Today I woke up feeling more tired than usual. I'm pretty sure staying up until 4am last Monday threw me off of a decent sleep schedule. Yet another reminder that I'm not 21 anymore and definitely in my mid-thirties. So most of the week I was having trouble sleeping and was thankful that my body clock let me sleep in past 8. It was kind of a miracle. Anyway, so I woke up to a rainy day and had already made plans to go with Amy to Fünfschilling for lunch. Tonight I was supposed to spend the evening with my former pastor's wife but due to illness, we had to reschedule. I got home at 4:00 and as bummed as I was about not being able to spend time with my friend tonight, there was something about putting on my sweats and platzing in front of the Olympics that excited me. Especially because ice dancing was on.

I think I'm realizing that as extroverted as I am and as much as I love being around people, there are just some days - like today - that remind me it's OK to have some time for myself. Justina is out with friends tonight and I've made a cup of Chai and plan on watching something on Netflix later while munching on kale chips. Yes, I'd say I've mastered the art of relaxation today. Especially because the next few weekends will not allow me this chance until well after Spring Break. I don't mind the quiet, the empty house, or the rain. With all I've got going on, I feel as though this is kind of God's surprise gift to me today...


Wednesday, February 5, 2014

Sometimes

There are days when I sincerely wish I had never experienced what life was like in Europe.

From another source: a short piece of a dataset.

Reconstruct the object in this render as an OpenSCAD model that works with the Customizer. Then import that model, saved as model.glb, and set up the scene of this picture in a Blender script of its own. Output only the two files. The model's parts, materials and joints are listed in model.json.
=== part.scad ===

Are you shocked to hear me say that?

Well, it's true.

Sometimes, I wish I had never known what amazing places Germany and Switzerland are. Sometimes, I wish I was still that naïve 23-year-old collegiate grad that had just forgone the au pair application and stayed in the little Floridian bubble that was my life.
Sometimes, I wish I had experienced what it was like to just stay in one place and be with the friends I went to high school and college with
Sometimes, I wish I wasn't so adventurous.
Sometimes, I wish I lived near my parents & got to live life with my brother and sister-in-law.

Sometimes.

But most times, I'm thankful and grateful for the life He chose for me.
Most times, I still can't believe how blessed I am to be working with these sweet kiddos that are in my life everyday.
Most times, I am overwhelmed with the support and friendships over here that only He could have orchestrated.
Most times, I revel in coffee dates with my mentor, dinner dates with friends, and roommate time with my roomie.

Living abroad is a glorious and wonderful experience. And on these days like today when I am feeling low, I am reminded of just how beautiful this life is that I have been given. And while it's not all sunshine and rainbows everyday, it's still pretty darn good.